Knight-Swift Transportation Holdings (NYSE:KNX) shares slid sharply in Wednesday’s extended trading after missing EPS estimates and paring full-year forecasts.
The Arizona-based transportation company posted $1.27 in adjusted earnings per share alongside a 15.2% jump in revenue from the prior year to $1.89B. While the latter figure was in-line with expectations, the former came up $0.05 short of analyst consensus. A 400 basis point increase in the operating ratio for the Truckload segment was blamed for a drop in operating income.
“We continue to experience inflationary pressures in driver-related costs, maintenance, and insurance that offset the improvements in revenue per tractor, resulting in a 14.9% reduction in Adjusted Operating Income,” an 8-K filing explained.
Amid the expectations of continued deterioration in macroeconomic conditions, CEO David Jackson moved to temper full-year guidance. Adjusted EPS for full-year is now expected to range from $5.17 to $5.22 from a prior range of $5.30 to $5.45.

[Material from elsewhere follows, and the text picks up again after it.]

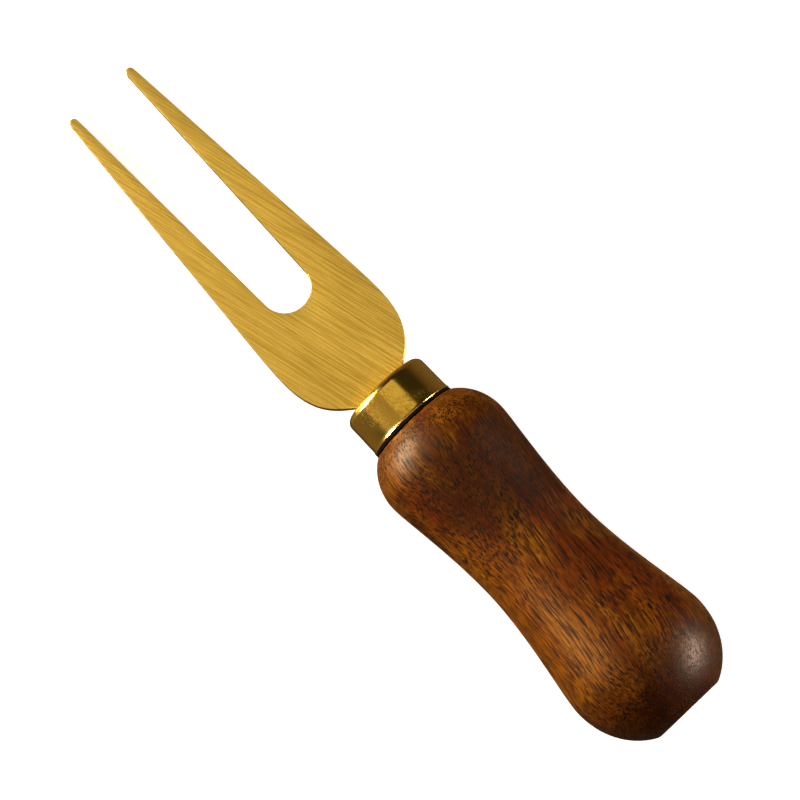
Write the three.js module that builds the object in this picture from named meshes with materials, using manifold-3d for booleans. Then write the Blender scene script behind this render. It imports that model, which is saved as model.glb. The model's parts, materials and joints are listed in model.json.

“Our operating results remained strong across each of our reportable segments, despite a changing freight environment that muted typical seasonal patterns toward the end of the third quarter. These muted trends have continued into October as supply chains appear to be catching up and adjusting for uncertainty in consumer demand,” Jackson commented. “These conditions have begun to reduce supply, particularly with small carriers, who have experienced materially declining spot rates combined with significant inflationary operating costs. If these trends continue, we expect truckload supply to rapidly exit the market.”
Shares of the transportation company fell 4.03% in after hours trading on Wednesday.